At the end of the “Stormy Weather” episode, the AI Zora (voiced on set by a Canadian stand-in in this scene and some others, before being replaced by Wallis) comforts Capt. Burnham (Sonequa Martin-Green) as she risks her life to fly the Discovery solo through a spatial anomaly. In the final version of the episode, Wallis sings “Stormy Weather,” and does a very good job of it. But the initial plan was to have the actual recording made famous by Lena Horne from the 1940s play in that moment. Kurtzman’s close creative partner Jenny Lumet, an executive producer on “Discovery” and writer of “Rachel Getting Married,” is the granddaughter of Horne.

“It was the perfect song choice,” Frakes said. “For the metaphors that run deep, the relationship between Burnham and Book (David Ajala), the trouble that the ship is in, this state of the Federation.” That’s typical of his ability to see connections across eras that might not be readily apparent — fans may remember the twirl across the 1940s ballroom in “First Contact” or the unexpected Gilbert and Sullivan duet in “Insurrection.” He loves Wallis’ version, though. “I think it may be better that it doesn’t take you out of it by having Horne singing it.”

Frakes, who’s already completed directing two episodes of the upcoming second season of “Star Trek: Picard” and is signed for two more for the third season after that, sure has a lot more tools at his disposal now than he did when directing “Trek” back in the ‘90s.

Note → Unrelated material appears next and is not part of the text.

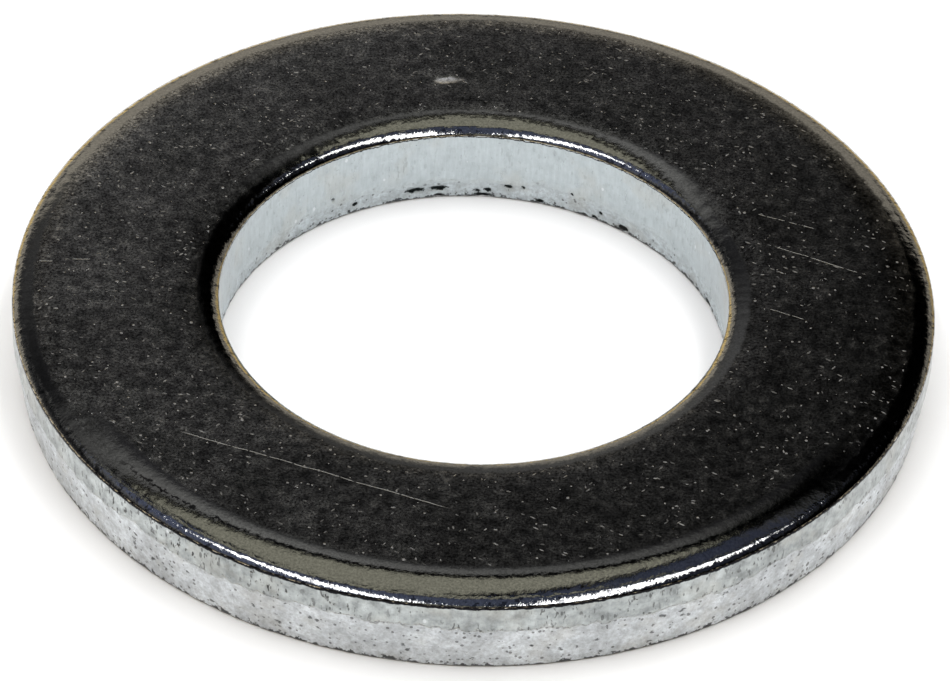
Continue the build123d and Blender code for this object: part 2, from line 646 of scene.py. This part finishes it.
def roll_masks(tree, place, radius, ahead, on_top):
    """Where the rolls are polished, and where they bend over to the walls."""
    wander = spread(tree, grain(tree, place, 3.2, 4.0, 0.65), 0.25, 0.75, -0.07, 0.07)
    ragged = work(tree, "ADD", radius, wander)
    rim_roll = product(tree, between(tree, ragged, *RIM_POLISH), between(tree, ahead, -0.40, -0.66))
    hole_roll = product(tree, between(tree, ragged, *HOLE_POLISH), between(tree, ahead, 0.40, 0.70))
    lips = most(tree, between(tree, ragged, *RIM_LIP), between(tree, ragged, *HOLE_LIP))
    bends = most(tree, between(tree, ragged, *RIM_BEND), between(tree, ragged, *HOLE_BEND))
    return product(tree, most(tree, rim_roll, hole_roll, lips), on_top), product(tree, bends, on_top)


def face_tone_and_painted_reflection(tree, place, side, far, mottle, smudge):
    """How pale the face is: mottled, kept dark partly as painted reflection, and darker to the right and
    on the near side as painted reflection.
    """
    cloud = grain(tree, place, 0.55, 3.0, 0.55)
    return product(
        tree,
        spread(tree, mottle, 0.36, 0.68, 0.06, 0.82),
        spread(tree, smudge, 0.32, 0.68, 0.58, 1.42),
        spread(tree, cloud, 0.35, 0.65, 0.80, 1.20),
        # Painted reflection: darker to the right and on the near side.
        spread(tree, side, -10.0, 10.0, 1.05, 0.48),
        spread(tree, far, -10.0, 10.0, 0.70, 1.10),
    )


def painted_roll_start_lines(tree, place, radius, ahead, on_top):
    """The broken painted dark lines, a painted reflection, on the near rim roll and on the far hole
    roll.
    """
    rim_painted_start = broken_painted_dark_line(tree, place, radius, ahead, *RIM_PAINTED_START_LINE)
    hole_painted_start = broken_painted_dark_line(tree, place, radius, ahead, *HOLE_PAINTED_START_LINE)
    near = between(tree, ahead, -0.56, -0.72)
    far = spread(tree, ahead, 0.56, 0.80, 0.0, 0.75)
    both = most(tree, product(tree, rim_painted_start, near), product(tree, hole_painted_start, far))
    return product(tree, both, on_top)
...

“We had all the toys!” Frakes said of that final “Stormy Weather” scene of Burnham steering the ship. “We had diopters, and a lipstick cam, and cranes, and practical fire, and VFX fire.” Thirty-five years after he first set foot on the bridge of the Enterprise-D, Frakes’ enthusiasm for “Star Trek” burns as bright as ever.

The “Stormy Weather” episode of “Star Trek: Discovery” is currently available on Paramount+. The show will stream its mid-season finale on December 30, before returning with new episodes February 10.